Source excerpt

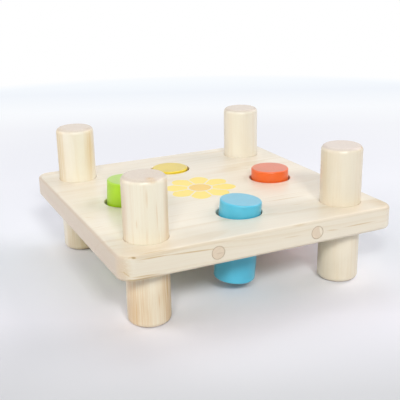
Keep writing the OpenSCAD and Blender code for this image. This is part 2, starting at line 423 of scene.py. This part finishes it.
# Each dowel's x, and its ray: place from the dowel's middle, turn, half lengths, tone and depth
DOWELS = {
    "cross_dowel_left": dict(
        x=-44.5, ray=(1.2, -0.6), ray_turn=2.0, ray_half=(4.0, 0.6), ray_tone="#C8B094",
        ray_depth=0.5, seed=25.55),
    "cross_dowel_right": dict(
        x=44.5, ray=(3.6, 0.6), ray_turn=73.0, ray_half=(6.2, 1.7), ray_tone="#EFE4CF",
        ray_depth=0.85, seed=34.45),
}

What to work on
Set down the material above again, word for word.

The result
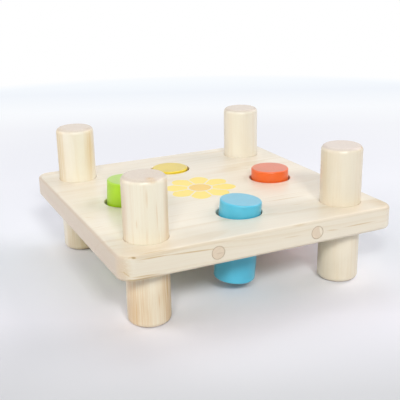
Keep writing the OpenSCAD and Blender code for this image. This is part 2, starting at line 423 of scene.py. This part finishes it.
# Each dowel's x, and its ray: place from the dowel's middle, turn, half lengths, tone and depth
DOWELS = {
    "cross_dowel_left": dict(
        x=-44.5, ray=(1.2, -0.6), ray_turn=2.0, ray_half=(4.0, 0.6), ray_tone="#C8B094",
        ray_depth=0.5, seed=25.55),
    "cross_dowel_right": dict(
        x=44.5, ray=(3.6, 0.6), ray_turn=73.0, ray_half=(6.2, 1.7), ray_tone="#EFE4CF",
        ray_depth=0.85, seed=34.45),
}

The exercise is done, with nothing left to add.